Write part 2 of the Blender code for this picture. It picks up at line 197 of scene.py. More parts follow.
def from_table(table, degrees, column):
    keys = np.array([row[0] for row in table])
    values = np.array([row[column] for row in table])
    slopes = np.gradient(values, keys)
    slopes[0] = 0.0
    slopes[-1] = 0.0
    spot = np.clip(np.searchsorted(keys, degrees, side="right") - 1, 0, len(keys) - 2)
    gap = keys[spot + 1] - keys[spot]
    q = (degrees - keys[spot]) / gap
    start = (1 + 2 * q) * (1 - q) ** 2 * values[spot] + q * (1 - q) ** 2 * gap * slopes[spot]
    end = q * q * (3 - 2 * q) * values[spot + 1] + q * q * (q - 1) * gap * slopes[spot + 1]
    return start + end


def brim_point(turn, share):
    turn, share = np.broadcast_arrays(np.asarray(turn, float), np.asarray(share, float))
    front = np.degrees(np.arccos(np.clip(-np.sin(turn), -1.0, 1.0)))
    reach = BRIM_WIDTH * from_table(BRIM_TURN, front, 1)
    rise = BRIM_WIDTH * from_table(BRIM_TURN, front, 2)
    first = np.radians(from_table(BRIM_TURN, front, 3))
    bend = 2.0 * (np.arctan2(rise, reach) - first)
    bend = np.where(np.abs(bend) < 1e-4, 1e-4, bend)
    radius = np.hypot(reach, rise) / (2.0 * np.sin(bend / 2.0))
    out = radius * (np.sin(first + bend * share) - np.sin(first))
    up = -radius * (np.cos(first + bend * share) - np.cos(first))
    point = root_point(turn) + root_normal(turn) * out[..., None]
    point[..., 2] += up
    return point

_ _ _

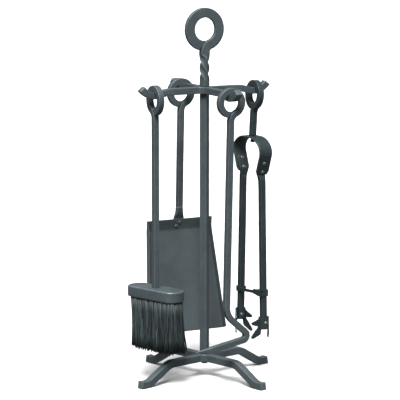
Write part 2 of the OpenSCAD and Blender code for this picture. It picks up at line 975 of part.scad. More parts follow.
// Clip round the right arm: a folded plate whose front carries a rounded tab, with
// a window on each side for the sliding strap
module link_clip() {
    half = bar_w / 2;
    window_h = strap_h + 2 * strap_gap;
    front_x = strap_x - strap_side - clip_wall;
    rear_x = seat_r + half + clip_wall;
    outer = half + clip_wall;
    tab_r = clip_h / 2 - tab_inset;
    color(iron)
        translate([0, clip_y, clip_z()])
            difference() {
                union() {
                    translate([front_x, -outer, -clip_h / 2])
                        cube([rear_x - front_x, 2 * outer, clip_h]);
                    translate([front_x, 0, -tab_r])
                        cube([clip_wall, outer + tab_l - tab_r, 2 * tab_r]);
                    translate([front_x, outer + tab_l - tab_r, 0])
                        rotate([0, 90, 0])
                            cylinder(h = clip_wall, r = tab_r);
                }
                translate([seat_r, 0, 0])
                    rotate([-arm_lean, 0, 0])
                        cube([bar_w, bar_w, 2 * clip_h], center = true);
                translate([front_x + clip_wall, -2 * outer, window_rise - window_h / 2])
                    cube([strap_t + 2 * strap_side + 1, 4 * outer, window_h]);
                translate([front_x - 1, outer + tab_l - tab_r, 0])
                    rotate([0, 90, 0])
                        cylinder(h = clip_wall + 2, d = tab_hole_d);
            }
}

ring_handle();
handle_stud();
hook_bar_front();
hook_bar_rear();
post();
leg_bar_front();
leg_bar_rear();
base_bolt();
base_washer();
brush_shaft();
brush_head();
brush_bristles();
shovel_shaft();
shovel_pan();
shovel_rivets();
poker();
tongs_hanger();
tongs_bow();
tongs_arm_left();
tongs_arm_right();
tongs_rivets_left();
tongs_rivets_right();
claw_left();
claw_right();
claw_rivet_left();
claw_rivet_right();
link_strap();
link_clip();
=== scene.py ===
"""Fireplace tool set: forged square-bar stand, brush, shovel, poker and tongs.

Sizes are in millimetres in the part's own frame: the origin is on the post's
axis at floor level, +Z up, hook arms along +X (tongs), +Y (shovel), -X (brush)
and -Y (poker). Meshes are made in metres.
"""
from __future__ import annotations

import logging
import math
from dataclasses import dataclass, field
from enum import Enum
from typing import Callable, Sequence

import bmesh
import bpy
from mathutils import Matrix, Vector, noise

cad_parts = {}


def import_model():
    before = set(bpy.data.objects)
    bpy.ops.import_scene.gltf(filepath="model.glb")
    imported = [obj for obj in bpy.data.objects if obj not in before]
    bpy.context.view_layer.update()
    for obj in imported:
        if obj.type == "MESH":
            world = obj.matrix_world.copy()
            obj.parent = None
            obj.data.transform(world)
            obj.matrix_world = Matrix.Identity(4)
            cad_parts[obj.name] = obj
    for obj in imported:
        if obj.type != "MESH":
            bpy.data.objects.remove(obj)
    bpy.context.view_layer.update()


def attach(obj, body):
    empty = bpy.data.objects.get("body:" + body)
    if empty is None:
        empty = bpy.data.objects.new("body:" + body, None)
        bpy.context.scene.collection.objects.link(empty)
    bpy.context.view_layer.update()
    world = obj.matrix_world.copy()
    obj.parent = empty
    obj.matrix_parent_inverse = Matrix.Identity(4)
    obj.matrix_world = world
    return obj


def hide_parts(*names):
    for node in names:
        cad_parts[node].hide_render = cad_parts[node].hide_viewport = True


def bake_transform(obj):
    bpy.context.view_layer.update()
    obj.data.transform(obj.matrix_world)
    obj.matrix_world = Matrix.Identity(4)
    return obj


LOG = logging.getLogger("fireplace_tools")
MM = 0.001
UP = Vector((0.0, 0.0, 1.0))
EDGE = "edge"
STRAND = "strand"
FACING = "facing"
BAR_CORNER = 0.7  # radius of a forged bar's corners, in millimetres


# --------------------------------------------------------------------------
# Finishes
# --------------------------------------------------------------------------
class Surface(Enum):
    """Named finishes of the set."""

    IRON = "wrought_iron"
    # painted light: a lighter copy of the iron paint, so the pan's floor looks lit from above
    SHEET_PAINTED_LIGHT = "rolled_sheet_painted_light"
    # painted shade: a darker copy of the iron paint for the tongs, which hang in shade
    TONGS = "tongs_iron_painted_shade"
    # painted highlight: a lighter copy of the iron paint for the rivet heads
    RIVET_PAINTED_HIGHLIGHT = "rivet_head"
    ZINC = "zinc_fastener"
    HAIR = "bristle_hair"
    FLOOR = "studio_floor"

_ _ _

Transcribe the lines beginning at the one that contains "ring_handle();" and ending at the one that contains "obj.data.transform(obj.matrix_world)", with nothing added or left out.

ring_handle();
handle_stud();
hook_bar_front();
hook_bar_rear();
post();
leg_bar_front();
leg_bar_rear();
base_bolt();
base_washer();
brush_shaft();
brush_head();
brush_bristles();
shovel_shaft();
shovel_pan();
shovel_rivets();
poker();
tongs_hanger();
tongs_bow();
tongs_arm_left();
tongs_arm_right();
tongs_rivets_left();
tongs_rivets_right();
claw_left();
claw_right();
claw_rivet_left();
claw_rivet_right();
link_strap();
link_clip();
=== scene.py ===
"""Fireplace tool set: forged square-bar stand, brush, shovel, poker and tongs.

Sizes are in millimetres in the part's own frame: the origin is on the post's
axis at floor level, +Z up, hook arms along +X (tongs), +Y (shovel), -X (brush)
and -Y (poker). Meshes are made in metres.
"""
from __future__ import annotations

import logging
import math
from dataclasses import dataclass, field
from enum import Enum
from typing import Callable, Sequence

import bmesh
import bpy
from mathutils import Matrix, Vector, noise

cad_parts = {}


def import_model():
    before = set(bpy.data.objects)
    bpy.ops.import_scene.gltf(filepath="model.glb")
    imported = [obj for obj in bpy.data.objects if obj not in before]
    bpy.context.view_layer.update()
    for obj in imported:
        if obj.type == "MESH":
            world = obj.matrix_world.copy()
            obj.parent = None
            obj.data.transform(world)
            obj.matrix_world = Matrix.Identity(4)
            cad_parts[obj.name] = obj
    for obj in imported:
        if obj.type != "MESH":
            bpy.data.objects.remove(obj)
    bpy.context.view_layer.update()


def attach(obj, body):
    empty = bpy.data.objects.get("body:" + body)
    if empty is None:
        empty = bpy.data.objects.new("body:" + body, None)
        bpy.context.scene.collection.objects.link(empty)
    bpy.context.view_layer.update()
    world = obj.matrix_world.copy()
    obj.parent = empty
    obj.matrix_parent_inverse = Matrix.Identity(4)
    obj.matrix_world = world
    return obj


def hide_parts(*names):
    for node in names:
        cad_parts[node].hide_render = cad_parts[node].hide_viewport = True


def bake_transform(obj):
    bpy.context.view_layer.update()
    obj.data.transform(obj.matrix_world)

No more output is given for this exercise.